Here is my solution: $z^2+z(x+y)+xy-x^2-y^2-2xy=0 \implies z^2+z(x+y)-x^2-y^2-xy=0$ $\implies 5x^2+5y^2+6xy=t^2$, with $t \in \mathbb N$ $\implies (2(x+y))^2+(x-y)^2=t^2$ $\implies t=2(x+y)+r,r>0$ $\implies 5x^2+5y^2+6xy=4x^2+4y^2+8xy+4r(x+y)+r^2$ $\implies x^2+y^2=2xy+4r(x+y)+r^2$ Now we only need to show that $4r(x+y)+r^2>8(x+y)+2$ i.e. $r>1$ If $r=1$, then $x^2+y^2=2xy+4(x+y)+1$ $\implies x^2-x(2y+4)+y^2-4y-1=0$ $\implies 32y+20=k^2,k \in \mathbb N$, impossible since $\left(\frac{5}{8}\right)=-1$. So the inequality is proved.

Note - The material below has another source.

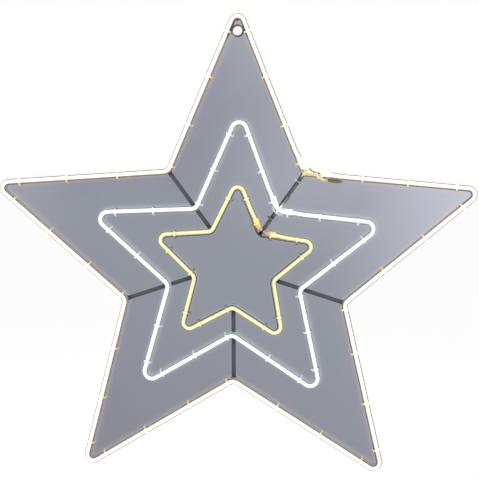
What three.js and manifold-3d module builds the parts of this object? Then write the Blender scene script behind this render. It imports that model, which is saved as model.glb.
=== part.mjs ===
import * as THREE from "three";
import { mergeVertices } from "three/addons/utils/BufferGeometryUtils.js";
import Module from "manifold-3d";

// A light-up star that hangs on a wall: three nested star frames bent from flat steel bar, on five spokes.
// A lit silicone tube runs round the outside of each frame and is held to it by cable ties.
// The star is drawn as the viewer sees it: x to the right, y up, z out of the wall towards the viewer, in
// millimetres. The last lines stand it up, so that +Z is up, the front faces -Y and the origin is in the
// middle of the hanging ring, on the wall.

const wasm = await Module();
wasm.setup();

// Gaps between pieces that rest on, slip over or are welded to each other
const SEAT_GAP = 0.3;
const STRAP_GAP = 0.3;
const BOOT_GAP = 0.25;
const STRIP_GAP = 0.3;

// Star frames: a corner is where the straight sides would meet on the frame's outer face, from the centre
const ARM_COUNT = 5;
const OUTER_STAR = { tipCorner: 317.9, valleyCorner: 142.4, tipBend: 5.5, valleyBend: 12, turn: 0 };
const MIDDLE_STAR = { tipCorner: 188.9, valleyCorner: 83.8, tipBend: 6.9, valleyBend: 12, turn: 0.022 };
const INNER_STAR = { tipCorner: 104, valleyCorner: 48.9, tipBend: 5.1, valleyBend: 11, turn: 0.032 };
const TIP_STEPS = 8;
const VALLEY_STEPS = 4;

// Flat bar of the frames and spokes, and the tube that the hanging ring is cut from
const BAR_THICKNESS = 1.5;
const BAR_DEPTH = 12;
const SPOKE_WIDTH = 5;
const SPOKE_DEPTH = 3;
const RING_RADIUS = 7.5;
const RING_WALL = 1.5;
const RING_DEPTH = 10;

// Silicone tube with a domed front, and the LED strip on edge in its channel
const TUBE_WIDTH = 5.6;
const TUBE_DEPTH = 10;
const CHANNEL_WIDTH = 1.8;
const CHANNEL_DEPTH = 5.6;
const CHANNEL_FLOOR = 1.4;
const STRIP_THICKNESS = 0.5;
const DOME_STEPS = 2;

// Boots over the tube ends
const BOOT_WALL = 0.6;
const BOOT_LENGTH = 14;
const BOOT_HOLD = 8;
const BOOT_CHAMFER = 0.6;
const BOOT_CLOSED_END_SHARE = 0.8;
const BOOT_EASE = 14;
const BOOT_FROM_VALLEY = 7;
const OUTER_FIRST_BOOT_FROM_VALLEY = 21;

// Cable ties
const STRAP_WIDTH = 2.5;
const STRAP_THICKNESS = 0.9;
const STRAP_CORNER = 0.9;
const WIRE_SLACK = 0.9;
const HEAD_LENGTH = 3.4;
const HEAD_WIDTH = 3;
const HEAD_RISE = 1.7;
const TAIL_LENGTH = 0.6;
const TAIL_WIDTH = 1.8;
const TAIL_THICKNESS = 0.9;
const VALLEY_TIE_FROM_CORNER = 9;
const BOOT_TIE_FROM_END = 8;
const SUPPLY_BOOT_TIE_FROM_END = 3;
const OUTER_SPOKE_TIE_FROM_VALLEY = 9.962;
const INNER_SPOKE_TIE_SHARE = 0.1871498;
const OUTER_SIDE_TIE_SHARE = 0.404;
const MIDDLE_SIDE_TIE_SHARE = 0.575;
const INNER_SIDE_TIE_SHARE = 0.314;

// Wiring along the upper right spoke
const WIRE_RADIUS = 1.4;
const WIRE_SIDES = 8;
const WIRE_STEPS = 32;
const WIRE_GAP = 0.5;
const WIRE_STRAIGHT = 1;
const SHRINK_RADIUS = 2.1;
const SHRINK_TIP_RADIUS = 1.2;
const SHRINK_TIP_FROM_VALLEY = 9;
const SHRINK_LENGTH_SHARE = 0.2864164;
const WIRE_END_FROM_VALLEY = 9;
const JOINT_RADIUS = 2.2;
const JOINT_TIP_RADIUS = 1;
const JOINT_LENGTH = 18;
const JOINT_TAPER = 5;
const JOINT_FROM_VALLEY = 32;
const ROUND_STEPS = 12;

// Routes of the wires. Over a frame at the feed valley: outwards from the sharp corner, and above the
// frame's front edge
const OVER_FRAME = [
  [5, -0.8],
  [3.4, 1.7],
  [1.2, 2.3],
  [-1.4, 1.2],
  [-3.1, -2.3],
];
// Down onto the spoke: outwards from the sharp corner, and above where the wire lies on the spoke
const ONTO_SPOKE = [
  [-3.7, 3.2],
  [-5.2, 0.5],
  [-8, 0],
];
// Supply wire's loop: along the side from the valley, outwards from the frame, and above its mid-depth
const SUPPLY_LOOP = [
  [28, -4.8, 4.2],
  [25, -5.1, 7],
  [21.6, -3.8, 8.2],
  [19.8, -1, 9],
  [18, 2.4, 7.4],
  [15.6, 4.2, 5],
  [14.2, 4.4, 2.7],
  [15.5, 4.2, 0.4],
];

// Middle lines of what lies beside a bar or on a spoke
const BOOT_MIDDLE = SEAT_GAP + BOOT_GAP + BOOT_WALL + TUBE_WIDTH / 2;
const JOINT_INSIDE = -BAR_THICKNESS - SEAT_GAP - JOINT_RADIUS;
const WIRE_ON_SPOKE = SPOKE_DEPTH + SEAT_GAP + WIRE_RADIUS;
const SHRINK_ON_SPOKE = SPOKE_DEPTH + SEAT_GAP + SHRINK_RADIUS;

// Corners are counted clockwise from the top tip, so even ones are tips and odd ones valleys
const CORNER_COUNT = 2 * ARM_COUNT;
const TOP_TIP = 0;
const FEED_VALLEY = 1;
const VALLEYS = ["upper_right", "lower_right", "bottom", "lower_left", "upper_left"];

function finish(color, roughness, metalness) {
  return new THREE.MeshStandardMaterial({ color, roughness, metalness });
}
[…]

sqing wrote: Let $x,y,z$ be distinct positive integers such that $(y+z)(z+x)=(x+y)^2$ . Show that \[x^2+y^2>8(x+y)+2(xy+1).\] (Paolo Leonetti) I will prove more sharper inequality , that is $x^2+y^2 \ge 8(x+y)+2(xy+2)$ . This is equivalent to $(x-y)^2 \ge 8(x+y)+4$ . So now making a quadratic from 1st equation , and since it has integer roots , we must have discriminant($D$) as perfect square . We get $D = 5x^2+5y^2+6xy$ . Now, take $t=x-y \implies y=x-t$ putting in equation gives $D = 16x^2-16x+5t^2 = (4x-2t)^2+t^2$ . Obviously , we must have $D \ge (4x-2t+1)^2$ . But if $D = (4x-2t+1)^2$ , then we get $8x = (t+2)^2-5$ a contradiction . Thus , $D \ge (4x-2t+2)^2$ which gives $t^2 \ge 16x-8t+4 \implies (x-y)^2 \ge 8(x+y)+4$ . So we are done $\Box$ ^^ please point out the errors if any.

That looks correct, but I also proved it in my previous post: In $ x^2+y^2=2xy+4r(x+y)+r^2 $, I proved that $r \geq 2$, hence $x^2+y^2 \geq 8(x+y)+2(xy+2)$, as needed.